Ao garantir isenção para um setor, o governo mina a legitimidade do Cade para punir outros cartéis?
Não. O Cade continua tendo competência para atuar em todos os setores quando houver qualquer prática coordenada de estabelecimento de preços. Uma isenção antitruste para um setor não significa que o Cade deixa de atuar em qualquer outro segmento.
Muitos setores estão entrando na Justiça contra a tabela do frete. Essa avaliação cabe apenas ao Judiciário ou o Cade pode atuar?
O Cade não teria competência legal para dizer o que o governo pode ou não fazer e também não pode investigar uma prática legitimada pela lei. Vale lembrar que, neste momento, a tabela do frete não é válida. A medida provisória está valendo, mas, para gerar efeitos práticos, precisa ser regulamentada pela ANTT. Tivemos três regulamentações, mas todas revogadas. Na prática, não há regulação alguma. Não há uma menção expressa na lei de que a norma anterior volta a vigorar. Hoje nenhum transportador pode exigir o cumprimento de fretes mínimos, porque não há parâmetro definido.
Qual é o pior efeito que a tabela do frete pode trazer?
Historicamente o Brasil tem muitos exemplos de como preços mínimos ou o congelamento de preços podem até trazer benefícios no curto prazo, mas acabam gerando disfunção no médio e longo prazo. No caso dos fretes, o primeiro efeito será o impacto nos preços dos produtos. Se houver aumento no custo do frete, quem vai pagar essa conta é o consumidor.
O governo também estabeleceu que 30% do frete da Conab será feito pelos caminhoneiros autônomos. Só que órgãos públicos são obrigados a fazer licitação. Como resolver esse impasse?

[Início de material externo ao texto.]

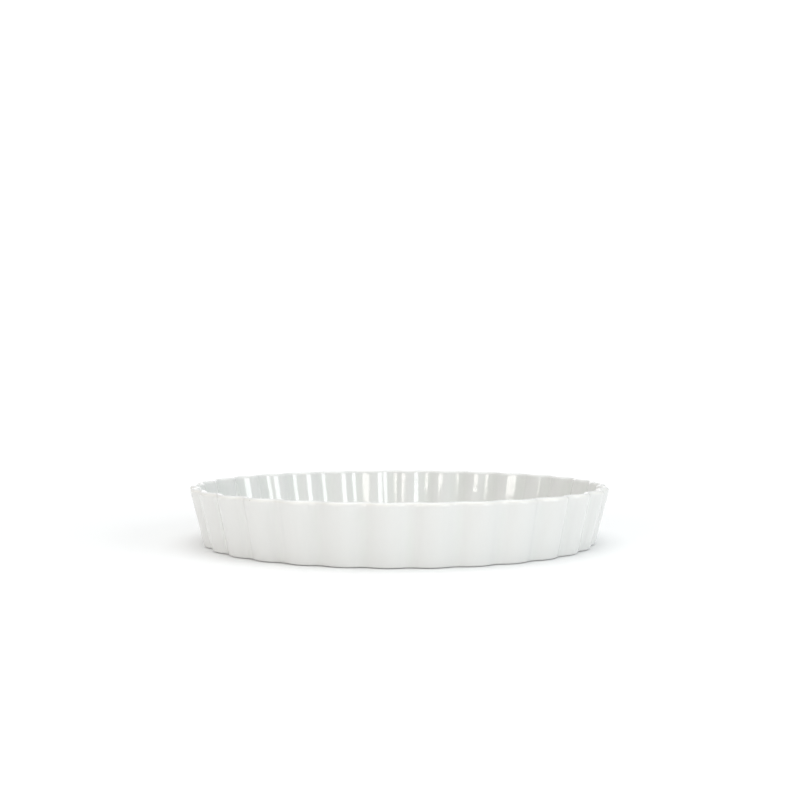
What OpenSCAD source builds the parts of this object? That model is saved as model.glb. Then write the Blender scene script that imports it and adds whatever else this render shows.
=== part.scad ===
// Fluted tart dish: one piece of white glazed porcelain with a scalloped, leaning
// side wall, a rounded lip that follows the scallops, a flat floor and a low foot ring.
// Millimetres, +Z up. The origin is on the table, in the middle of the foot ring.
// The dish is a single casting. Its regions are drawn as closed solids that meet face
// to face, so that each can carry its own finish and its own collision shape.

/* [Dish] */

// Outside diameter over the lip, measured at the crests of the flutes
dish_d = 280; // [240:5:320]

// Height from the table to the top of the lip
dish_h = 38; // [32:1:50]

// Thickness of the porcelain in the wall and in the floor
wall_t = 4.4; // [3.6:0.1:5.2]

// Angle between the side wall and the vertical, in degrees
wall_lean = 14.3; // [8:0.1:18]

/* [Flutes] */

// Number of flutes round the wall
flute_n = 31; // [26:1:36]

// How far a crease between two flutes lies inside the crests, at the lip
flute_depth = 3.6; // [3:0.1:4.5]

// The same depth at the base, where the flutes are shallower
flute_depth_base = 2.6; // [2:0.1:3.6]

// Radius at the bottom of each crease, on the outside: large, so the flutes flow softly
crease_r = 11; // [3:0.5:13]

/* [Base] */

// Radius of the rounding between the wall and the underside
base_round_r = 1.4; // [1:0.1:3.5]

// Radius of the cove between the wall and the floor, inside the dish
cove_r = 6; // [4:0.5:8]

// Radius of the round floor plate, up to where the wall begins
floor_r = 114; // [106:1:118]

// Outside radius of the unglazed foot ring
foot_r = 124; // [121:0.5:125]

// How far the foot ring stands below the glazed underside
foot_drop = 0.3; // [0.2:0.1:0.8]

// Depth of the shallow recess inside the foot ring
recess_h = 1.6; // [1.2:0.1:2.4]

/* [Finish] */

// Colour of the glazed porcelain
glaze_colour = "#F2F2EE";

// Colour of the lip, where the glaze is thin
lip_colour = "#EFEDE4";

// Colour of the bare porcelain on the foot ring
foot_colour = "#DCD6C8";

/* [Hidden] */

// Straight pieces in half a flute: on its broad arc and in half of its crease
arc_steps = 4;
crease_steps = 3;
flute_steps = 2 * (arc_steps + crease_steps);
ring_pts = flute_n * flute_steps;

// Steps round the base rounding and the cove, and up and down the lip from its top
round_steps = 3;
cove_steps = 4;
lip_out_steps = 5;
lip_in_steps = 4;

half_flute = 180 / flute_n;
rim_r = dish_d / 2;
lip_r = wall_t / 2;
lip_z = dish_h - lip_r;
wall_slope = tan(wall_lean);

// The wall's thickness measured level, and the height of the lip's widest line
level_t = wall_t / cos(wall_lean);

// Centre height of the base rounding, and where it touches the leaning wall
round_z = foot_drop + base_round_r;
round_top_z = round_z - base_round_r * sin(wall_lean);

// Top of the floor, centre height of the cove, and where the cove touches the wall
floor_top_z = recess_h + wall_t;
cove_z = floor_top_z + cove_r;
cove_top_z = cove_z - cove_r * sin(wall_lean);

// Crest radius and crease depth of the outside of the wall at height z
function crest_r(z) = rim_r - lip_r + lip_r / cos(wall_lean) - (lip_z - z) * wall_slope;
function depth(z) = flute_depth_base + (flute_depth - flute_depth_base) * z / lip_z;

// Distance from the axis to the centre of a crease's small arc, and of a flute's arc
function crease_c(r, d) = r - d + crease_r;
function flute_c(r, d) =
    let (e = crease_c(r, d), o = r + crease_r)
    (o * o - e * e) / (2 * (o - e * cos(half_flute)));

// Angle of a flute's arc on each side of its crest, up to where the crease begins
function arc_end(r, d) =
    let (e = crease_c(r, d))
    atan2(e * sin(half_flute), e * cos(half_flute) - flute_c(r, d));

// A point of half a flute, k steps from the crest. The outline is moved inwards by inset,
// at right angles to itself, so the wall keeps the same thickness all round
function half_pt(k, r, d, inset) =
    let (e = crease_c(r, d), c = flute_c(r, d), w = arc_end(r, d))
    k <= arc_steps
        ? let (a = w * k / arc_steps)
            [c + (r - c - inset) * cos(a), (r - c - inset) * sin(a)]
        : let (a = w + (half_flute - w) * (k - arc_steps) / crease_steps)
            [e * cos(half_flute) - (crease_r + inset) * cos(a),
             e * sin(half_flute) - (crease_r + inset) * sin(a)];

// Point i of a closed scalloped ring at height z; a crease faces -Y
function ring_pt(i, r, d, inset, z) =
    let (
        j = i % flute_steps - flute_steps / 2,
        turn = -90 + half_flute * (2 * floor(i / flute_steps) + 1),
        p = half_pt(abs(j), r, d, inset),
        y = j < 0 ? -p[1] : p[1]
    )
    [p[0] * cos(turn) - y * sin(turn), p[0] * sin(turn) + y * cos(turn), z];

function ring(r, d, inset, z) =
    [for (i = [0 : ring_pts - 1]) ring_pt(i, r, d, inset, z)];

// A plain round ring with as many points, just clear of a cylinder of radius r
function round_ring(r, z) =
    let (o = r / cos(180 / ring_pts))
    [for (i = [0 : ring_pts - 1])
        [o * cos(360 * i / ring_pts - 90), o * sin(360 * i / ring_pts - 90), z]];

// The wall's outside line at height z0, moved inwards by inset and drawn at height z
function wall_ring(z0, inset, z) = ring(crest_r(z0), depth(z0), inset, z);

// Rings of the lip's rounding, at an angle a above the level on the outside
function lip_ring(a) =
    ring(rim_r, flute_depth, lip_r * (1 - cos(a)), lip_z + lip_r * sin(a));

// A closed solid from a loop of rings: each ring is joined to the next, the last to
// the first, and the loop runs anticlockwise in the section seen with +Z up and the
// outside to the right
module loop_solid(rings) {
    n = len(rings);
    polyhedron(
        points = [for (r = rings) for (p = r) p],
        faces = [
            for (s = [0 : n - 1])
                for (i = [0 : ring_pts - 1])
                    let (
                        t = (s + 1) % n,
                        j = (i + 1) % ring_pts,
                        a = s * ring_pts + i,
                        b = s * ring_pts + j,
                        c = t * ring_pts + j,
                        e = t * ring_pts + i
                    )
                    each [[a, e, c], [a, c, b]]
        ],
        convexity = 8
    );
}

// Flat round floor plate of the dish
module floor_plate() {
    color(glaze_colour)
        translate([0, 0, recess_h])
            cylinder(r = floor_r, h = wall_t, $fn = 180);
}

// Scalloped side wall with the cove inside and the rounded heel outside
module fluted_wall() {
    heel = [
        for (k = [0 : round_steps])
            let (a = 90 - (90 - wall_lean) * k / round_steps)
            wall_ring(
                round_top_z,
                base_round_r * (cos(wall_lean) - cos(a)),
                round_z - base_round_r * sin(a)
            )
    ];
    cove = [
        for (k = [0 : cove_steps])
            let (a = wall_lean + (90 - wall_lean) * k / cove_steps)
            wall_ring(
                cove_top_z,
                level_t + cove_r * (cos(wall_lean) - cos(a)),
                cove_z - cove_r * sin(a)
            )
    ];
    color(glaze_colour)
        loop_solid(concat(
            [lip_ring(180 - wall_lean)],
            cove,
            [round_ring(floor_r, floor_top_z), round_ring(floor_r, foot_drop)],
            heel,
            [lip_ring(-wall_lean)]
        ));
}

// Rounded lip along the top of the wall
module rim() {
    color(lip_colour)
        loop_solid([
            for (k = [0 : lip_out_steps])
                lip_ring(-wall_lean + (90 + wall_lean) * k / lip_out_steps),
            for (k = [1 : lip_in_steps])
                lip_ring(90 + (90 - wall_lean) * k / lip_in_steps)
        ]);
}

// Low foot ring that the dish stands on; its face is left unglazed
module foot_ring() {
    edge = foot_drop / 2;
    color(foot_colour)
        rotate_extrude($fn = 180)
            polygon([
                [floor_r, edge],
                [floor_r + edge, 0],
                [foot_r - edge, 0],
                [foot_r, edge],
                [foot_r, foot_drop],
                [floor_r, foot_drop]
            ]);
}

floor_plate();
fluted_wall();
rim();
foot_ring();
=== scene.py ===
# Fluted tart dish: one casting of white glazed porcelain on a white light table.
# Metres, +Z up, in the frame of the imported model.
import math

import bpy
import numpy as np
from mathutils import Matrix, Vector


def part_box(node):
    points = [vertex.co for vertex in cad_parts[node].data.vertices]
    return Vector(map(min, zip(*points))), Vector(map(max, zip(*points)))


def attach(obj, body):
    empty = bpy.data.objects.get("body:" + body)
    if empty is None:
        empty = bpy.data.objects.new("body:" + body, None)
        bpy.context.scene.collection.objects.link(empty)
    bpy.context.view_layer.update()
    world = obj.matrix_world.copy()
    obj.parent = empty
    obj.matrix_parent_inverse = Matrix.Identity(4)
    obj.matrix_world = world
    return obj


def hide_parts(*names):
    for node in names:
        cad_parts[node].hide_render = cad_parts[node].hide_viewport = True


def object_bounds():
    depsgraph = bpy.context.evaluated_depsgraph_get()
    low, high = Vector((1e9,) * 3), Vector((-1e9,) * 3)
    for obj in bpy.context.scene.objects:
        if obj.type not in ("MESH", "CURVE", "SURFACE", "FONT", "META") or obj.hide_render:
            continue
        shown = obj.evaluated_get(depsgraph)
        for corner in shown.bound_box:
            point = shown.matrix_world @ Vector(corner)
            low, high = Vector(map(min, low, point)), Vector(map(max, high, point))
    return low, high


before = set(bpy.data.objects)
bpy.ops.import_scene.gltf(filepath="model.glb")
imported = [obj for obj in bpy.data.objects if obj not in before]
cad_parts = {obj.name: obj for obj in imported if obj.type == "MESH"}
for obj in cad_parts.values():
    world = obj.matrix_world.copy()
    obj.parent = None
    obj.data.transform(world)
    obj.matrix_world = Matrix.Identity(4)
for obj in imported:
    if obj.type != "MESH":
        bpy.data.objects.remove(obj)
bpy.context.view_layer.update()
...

Uma reserva de mercado provoca distorção competitiva e aumento de preço, mas, de maneira similar à tabela do preço, uma vez estabelecida por lei, não há possibilidade de o Cade fazer qualquer tipo de análise. Novamente temos aqui dois interesses públicos que se chocam: a possibilidade do governo apoiar determinado setor e o dever de licitar para garantir a melhor oferta e igualdade de competição entre todos os participantes. Quando isso acontece, cabe ao Poder Judiciário decidir qual princípio constitucional deve prevalecer.